In October, Reeves was planning to do it again – only worse. Another duty hike. Another 2% escalator. Plus a one-off charge on every pack and every pouch of rolling tobacco. The definition of madness is doing the same thing over and over and expecting a different result. By that measure, our outgoing Chancellor qualifies. We’ll soon find out if Burnham does too.

Normal Brits, in normal towns, are being pushed into the arms of the very criminal networks the Government claims to be fighting. The Government is now spending £30 million of taxpayers’ money on a new High Street Organised Crime Unit to deal with the fallout. Thirty million pounds.

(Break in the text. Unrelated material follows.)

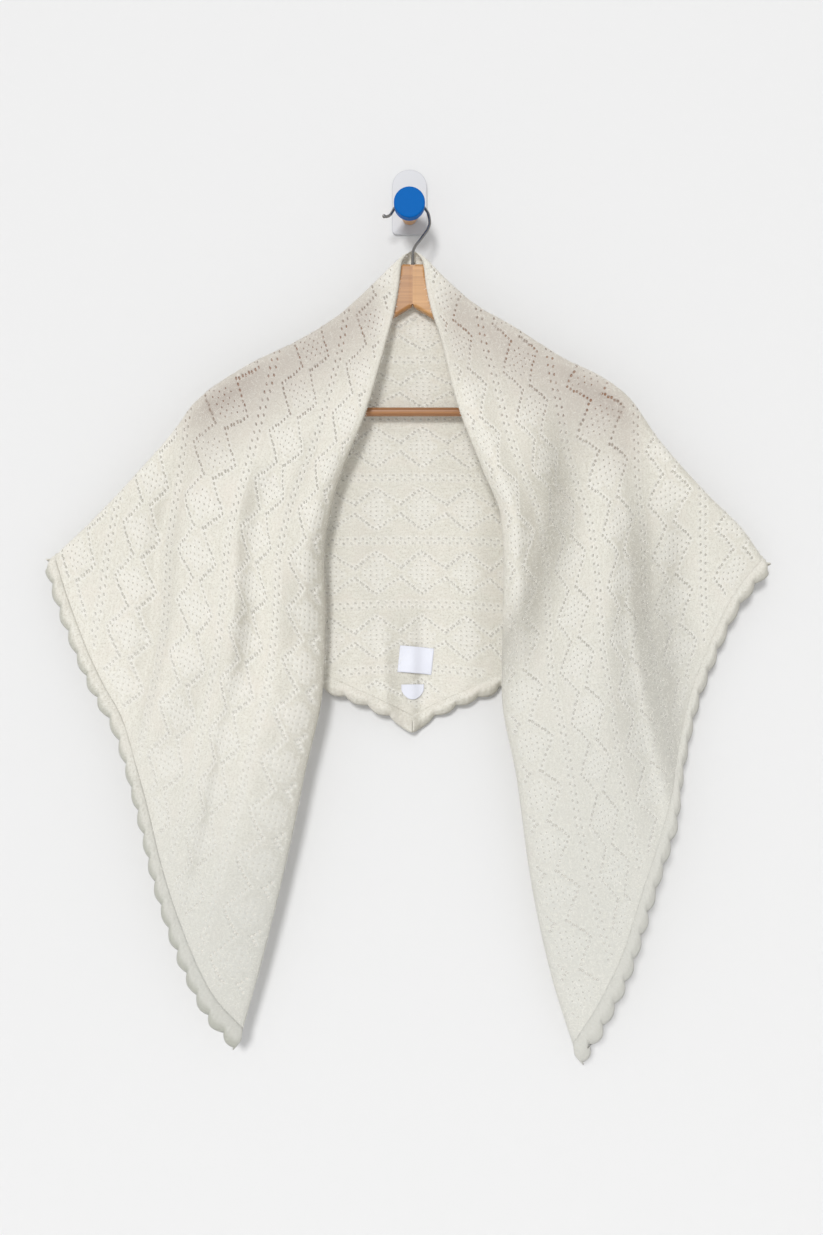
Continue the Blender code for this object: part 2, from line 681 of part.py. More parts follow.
def make_hook(collection):
    """A wire bent to a hook over the peg, its shank straight down into the hanger's head."""
    route = np.array(HOOK_ROUTE)
    steps = np.hypot(*np.diff(route, axis=0).T)
    share = np.concatenate([[0], np.cumsum(steps)]) / steps.sum()
    at = np.linspace(0, 1, HOOK_POINTS)
    curve = bpy.data.curves.new("hanger_hook", "CURVE")
    curve.dimensions = "3D"
    curve.bevel_depth = WIRE_RADIUS
    curve.bevel_resolution = 2
    curve.use_fill_caps = True
    spline = curve.splines.new("POLY")
    spline.points.add(HOOK_POINTS - 1)
    places = zip(spline.points, through(share, route[:, 0], at), through(share, route[:, 1], at))
    for point, x, z in places:
        point.co = (x, -HANGER_DEPTH, z, 1)
    obj = bpy.data.objects.new("hanger_hook", curve)
    curve.materials.append(material("steel_wire"))
    collection.objects.link(obj)


def arm_outline(sign):
    """Half of the hanger: the head's side, the arm's top, its round end and its underside."""
    share = np.linspace(0, 1, 22)
    top = np.stack(place_along(ARM_TOP, share), axis=-1)
    centre, radius = ARM_END["centre"], ARM_END["radius"]
    turns = np.radians(np.linspace(58, -112, 10))
    end = [(centre.out + radius * math.cos(a), centre.z + radius * math.sin(a)) for a in turns]
    under = np.stack(place_along(ARM_UNDER, np.linspace(0, 1, 8)), axis=-1)
    mitre = PIECE_GAP / 2
    outline = [(mitre, ARM_TOP[0].z), *map(tuple, top), *end, *map(tuple, under), (mitre, ARM_APEX.z)]
    return [(HANGER_X + sign * out, z) for out, z in outline]


def make_hanger(collection, cutters):
    half_hole = BAR_HALF_SPAN + BAR_HOLE_CLEARANCE
    bm = bmesh.new()
    radius = BAR_RADIUS + BAR_HOLE_CLEARANCE
    bmesh.ops.create_cone(bm, cap_ends=True, segments=24, radius1=radius, radius2=radius, depth=2 * half_hole)
    along_x = Matrix.Rotation(math.pi / 2, 4, "Y")
    bm.transform(Matrix.Translation((HANGER_X, -HANGER_DEPTH, BAR_HEIGHT)) @ along_x)
    mesh = bpy.data.meshes.new("bar_hole")
    bm.to_mesh(mesh)
    bm.free()
    hole = bpy.data.objects.new("bar_hole", mesh)
    hole.hide_render = True
    hole.display_type = "WIRE"
    cutters.objects.link(hole)

    for side, sign in (("left", -1), ("right", 1)):
        arm = outline_solid(
            f"hanger_arm_{side}",
            arm_outline(sign),
            WOOD_THICKNESS,
            HANGER_DEPTH,
            WOOD_ROUNDING,
            "oiled_beech",
            collection,
        )
        cut = arm.modifiers.new("bar hole", "BOOLEAN")
        cut.operation = "DIFFERENCE"
        cut.object = hole

    bm = bmesh.new()
    bmesh.ops.create_cone(
        bm, cap_ends=True, segments=24, radius1=BAR_RADIUS, radius2=BAR_RADIUS, depth=2 * BAR_HALF_SPAN
    )
    bm.transform(Matrix.Translation((HANGER_X, -HANGER_DEPTH, BAR_HEIGHT)) @ along_x)
    mesh = bpy.data.meshes.new("hanger_bar")
    bm.to_mesh(mesh)
    bm.free()
    add_mesh("hanger_bar", mesh, "oiled_beech", collection)


def main():
    clear_scene()
    part = new_collection("lace_shawl_on_hanger")
    cutters = new_collection("cutters")
    make_wall_plate(part)
    make_peg(part)
    make_hook(part)
    make_hanger(part, cutters)
    make_shawl(part)


main()
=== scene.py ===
# %% [markdown]
# # A knitted lace shawl on a hanger
#
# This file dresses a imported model: a triangular lace shawl that hangs, folded over a wooden clothes
# hanger, from a peg on a wall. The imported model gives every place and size, in metres, with +Z up,
# +X to the viewer's right and +Y into the wall. The shawl's parts are knitted here again as thin
# lace, flat at first and then draped, because cloth is easiest to pattern while it lies flat.

# %% Frame and helpers
import math
from collections import namedtuple

import bmesh
import bpy
import numpy as np
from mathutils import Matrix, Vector


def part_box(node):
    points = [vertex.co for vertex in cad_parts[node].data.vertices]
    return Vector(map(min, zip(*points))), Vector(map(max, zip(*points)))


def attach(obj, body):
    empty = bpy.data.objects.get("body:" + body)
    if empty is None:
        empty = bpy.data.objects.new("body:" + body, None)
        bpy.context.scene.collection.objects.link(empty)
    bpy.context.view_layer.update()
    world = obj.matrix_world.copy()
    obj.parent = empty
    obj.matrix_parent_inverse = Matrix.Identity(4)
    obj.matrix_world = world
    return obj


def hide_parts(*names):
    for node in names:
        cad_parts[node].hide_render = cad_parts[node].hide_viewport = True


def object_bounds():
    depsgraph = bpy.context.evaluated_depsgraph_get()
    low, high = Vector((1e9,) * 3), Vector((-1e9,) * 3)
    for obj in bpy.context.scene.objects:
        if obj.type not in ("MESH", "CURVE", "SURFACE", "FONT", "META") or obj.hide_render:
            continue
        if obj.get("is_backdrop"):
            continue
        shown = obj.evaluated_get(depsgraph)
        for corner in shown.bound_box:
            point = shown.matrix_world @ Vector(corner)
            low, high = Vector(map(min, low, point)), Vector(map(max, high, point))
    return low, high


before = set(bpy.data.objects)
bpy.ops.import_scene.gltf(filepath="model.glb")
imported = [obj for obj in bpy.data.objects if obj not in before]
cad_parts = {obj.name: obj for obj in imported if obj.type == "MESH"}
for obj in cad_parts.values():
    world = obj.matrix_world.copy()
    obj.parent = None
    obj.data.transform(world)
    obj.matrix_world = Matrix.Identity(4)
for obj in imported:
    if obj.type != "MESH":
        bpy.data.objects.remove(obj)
cad_box = [list(corner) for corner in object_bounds()]
print("packed nodes:", ", ".join(sorted(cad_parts)))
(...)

To fix a problem the outgoing Chancellor created herself.

If Burnham really wants to regenerate our forgotten towns, he’ll scrap Reeves’ tobacco taxes and pull the rug from under the organised criminals blighting high streets all over the country.

The same goes for alcohol. Duty hikes, minimum pricing, endless lectures. Meanwhile pub after pub closes its doors for good, and high streets, hollowed out by years of Labour and Tory failure, become home to nobody except underground dealers moving in to fill the gap.

Labour doesn’t trust you. They don’t think you’re capable of deciding whether to have a smoke, a drink or a bet without the state stepping in to price you out of it. They would rather you handed that money to a criminal gang than enjoyed yourself on their watch.

Let me put it plainly. If Burnham blindly carries on with Reeves’ hikes to tobacco duty, he isn’t helping public health. He isn’t closing the tax gap. He is choosing criminal gangs over corner shops. He is feeding the black market that is strangling our high streets, and then expecting applause for announcing another crackdown.

Working people deserve better than this. They deserve a government that treats them as adults, backs British businesses and stops lining the pockets of criminals.